EXERCISE TASK | How does the data below read from its first line through the line containing "free in front."? Print those lines exactly.

◆ ◆ ◆ ◆

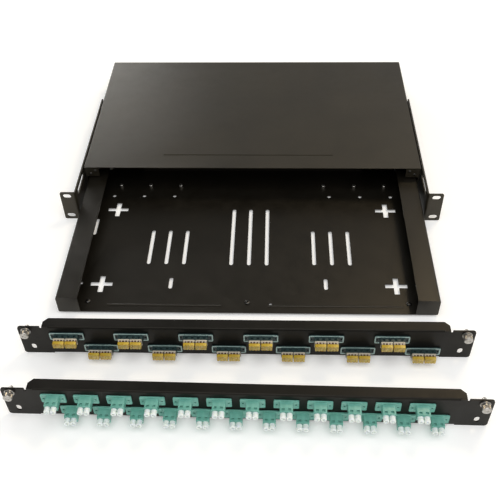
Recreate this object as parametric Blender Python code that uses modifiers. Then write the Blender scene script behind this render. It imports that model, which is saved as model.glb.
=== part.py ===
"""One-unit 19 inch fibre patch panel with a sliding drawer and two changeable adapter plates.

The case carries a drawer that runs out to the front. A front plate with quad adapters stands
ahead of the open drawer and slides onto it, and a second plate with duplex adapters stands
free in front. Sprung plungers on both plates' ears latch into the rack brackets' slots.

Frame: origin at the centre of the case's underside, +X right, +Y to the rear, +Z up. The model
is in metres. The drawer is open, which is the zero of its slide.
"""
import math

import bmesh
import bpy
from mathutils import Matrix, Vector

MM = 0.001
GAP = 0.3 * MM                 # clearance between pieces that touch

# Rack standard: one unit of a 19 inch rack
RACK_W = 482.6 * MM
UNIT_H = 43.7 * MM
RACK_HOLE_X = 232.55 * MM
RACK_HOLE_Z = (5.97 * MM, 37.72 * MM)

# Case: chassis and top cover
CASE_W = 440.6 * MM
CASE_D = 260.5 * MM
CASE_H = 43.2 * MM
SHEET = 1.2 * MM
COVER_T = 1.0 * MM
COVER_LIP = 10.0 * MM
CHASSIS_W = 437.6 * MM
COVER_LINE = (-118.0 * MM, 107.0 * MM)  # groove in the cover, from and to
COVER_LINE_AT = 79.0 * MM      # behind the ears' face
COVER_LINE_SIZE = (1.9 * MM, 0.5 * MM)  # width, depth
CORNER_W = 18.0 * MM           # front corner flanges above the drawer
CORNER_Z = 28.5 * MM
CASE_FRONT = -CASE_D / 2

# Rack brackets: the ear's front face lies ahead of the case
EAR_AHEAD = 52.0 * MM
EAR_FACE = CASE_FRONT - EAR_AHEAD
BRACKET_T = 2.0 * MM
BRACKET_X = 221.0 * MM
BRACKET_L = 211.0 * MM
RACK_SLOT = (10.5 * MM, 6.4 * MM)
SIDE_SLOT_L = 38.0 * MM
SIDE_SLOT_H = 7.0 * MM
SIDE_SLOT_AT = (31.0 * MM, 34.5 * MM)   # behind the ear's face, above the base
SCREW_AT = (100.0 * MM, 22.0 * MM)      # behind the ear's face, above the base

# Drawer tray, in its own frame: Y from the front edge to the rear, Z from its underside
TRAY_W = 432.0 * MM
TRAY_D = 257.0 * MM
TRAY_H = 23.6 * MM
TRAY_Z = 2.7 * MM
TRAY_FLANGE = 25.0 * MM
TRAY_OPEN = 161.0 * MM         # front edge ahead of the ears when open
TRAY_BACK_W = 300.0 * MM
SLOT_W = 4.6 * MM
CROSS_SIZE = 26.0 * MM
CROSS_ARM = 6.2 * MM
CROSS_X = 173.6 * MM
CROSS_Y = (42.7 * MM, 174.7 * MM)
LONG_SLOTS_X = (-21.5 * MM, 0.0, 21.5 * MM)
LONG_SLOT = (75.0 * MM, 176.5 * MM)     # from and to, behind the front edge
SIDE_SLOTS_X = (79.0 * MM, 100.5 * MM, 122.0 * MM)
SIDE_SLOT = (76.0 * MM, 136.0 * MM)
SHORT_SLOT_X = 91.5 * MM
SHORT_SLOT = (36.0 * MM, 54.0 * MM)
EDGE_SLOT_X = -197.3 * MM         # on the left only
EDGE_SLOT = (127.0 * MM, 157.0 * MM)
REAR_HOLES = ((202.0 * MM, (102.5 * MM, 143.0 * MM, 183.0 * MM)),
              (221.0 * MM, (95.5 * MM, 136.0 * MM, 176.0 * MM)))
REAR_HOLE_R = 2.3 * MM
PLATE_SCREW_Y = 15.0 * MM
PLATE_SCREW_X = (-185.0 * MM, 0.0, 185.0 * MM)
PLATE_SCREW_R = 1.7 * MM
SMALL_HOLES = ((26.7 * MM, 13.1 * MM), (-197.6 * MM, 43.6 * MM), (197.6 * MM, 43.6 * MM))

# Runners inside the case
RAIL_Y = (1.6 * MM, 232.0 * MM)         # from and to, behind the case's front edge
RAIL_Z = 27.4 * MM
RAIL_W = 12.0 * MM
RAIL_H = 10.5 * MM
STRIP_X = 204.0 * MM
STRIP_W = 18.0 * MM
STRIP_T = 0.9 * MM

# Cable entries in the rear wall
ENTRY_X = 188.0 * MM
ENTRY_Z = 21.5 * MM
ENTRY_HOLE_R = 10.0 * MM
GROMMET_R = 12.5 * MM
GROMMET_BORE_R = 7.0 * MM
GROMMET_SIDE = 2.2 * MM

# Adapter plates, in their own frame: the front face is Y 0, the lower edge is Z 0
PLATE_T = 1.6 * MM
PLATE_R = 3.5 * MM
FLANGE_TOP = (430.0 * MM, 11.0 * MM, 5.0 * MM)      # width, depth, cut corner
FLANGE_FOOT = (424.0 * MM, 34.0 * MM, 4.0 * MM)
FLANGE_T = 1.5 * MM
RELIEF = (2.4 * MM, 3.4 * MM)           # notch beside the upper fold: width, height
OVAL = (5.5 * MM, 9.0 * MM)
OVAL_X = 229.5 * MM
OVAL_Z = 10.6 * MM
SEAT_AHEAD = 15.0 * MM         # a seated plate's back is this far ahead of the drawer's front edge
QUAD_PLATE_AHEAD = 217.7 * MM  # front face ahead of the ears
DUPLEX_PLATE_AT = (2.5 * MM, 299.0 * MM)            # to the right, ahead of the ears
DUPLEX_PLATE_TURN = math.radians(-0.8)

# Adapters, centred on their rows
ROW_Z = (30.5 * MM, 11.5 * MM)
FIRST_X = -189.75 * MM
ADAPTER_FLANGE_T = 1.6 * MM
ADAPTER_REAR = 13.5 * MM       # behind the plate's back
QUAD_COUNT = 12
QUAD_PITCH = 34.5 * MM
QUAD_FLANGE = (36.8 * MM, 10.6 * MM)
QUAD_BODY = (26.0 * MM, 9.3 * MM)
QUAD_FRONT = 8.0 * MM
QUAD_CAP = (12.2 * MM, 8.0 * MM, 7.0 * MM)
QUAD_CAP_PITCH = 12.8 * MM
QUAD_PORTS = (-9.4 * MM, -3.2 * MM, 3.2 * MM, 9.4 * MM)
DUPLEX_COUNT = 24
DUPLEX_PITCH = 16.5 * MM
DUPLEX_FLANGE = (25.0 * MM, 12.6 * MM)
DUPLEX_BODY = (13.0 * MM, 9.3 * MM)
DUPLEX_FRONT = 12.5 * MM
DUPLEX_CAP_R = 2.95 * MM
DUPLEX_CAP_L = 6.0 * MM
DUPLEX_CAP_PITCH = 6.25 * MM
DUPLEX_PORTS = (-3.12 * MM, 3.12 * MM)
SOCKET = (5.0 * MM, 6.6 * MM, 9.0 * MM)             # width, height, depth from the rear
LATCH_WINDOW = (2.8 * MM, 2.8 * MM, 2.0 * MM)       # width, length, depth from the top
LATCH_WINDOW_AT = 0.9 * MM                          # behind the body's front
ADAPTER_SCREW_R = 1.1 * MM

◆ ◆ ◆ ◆

EXERCISE ANSWER |
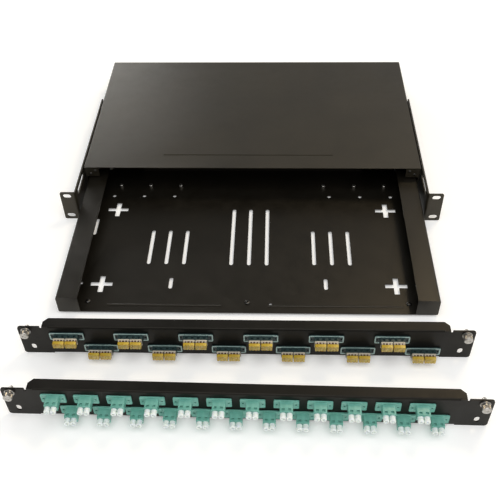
Recreate this object as parametric Blender Python code that uses modifiers. Then write the Blender scene script behind this render. It imports that model, which is saved as model.glb.
=== part.py ===
"""One-unit 19 inch fibre patch panel with a sliding drawer and two changeable adapter plates.

The case carries a drawer that runs out to the front. A front plate with quad adapters stands
ahead of the open drawer and slides onto it, and a second plate with duplex adapters stands
free in front. Sprung plungers on both plates' ears latch into the rack brackets' slots.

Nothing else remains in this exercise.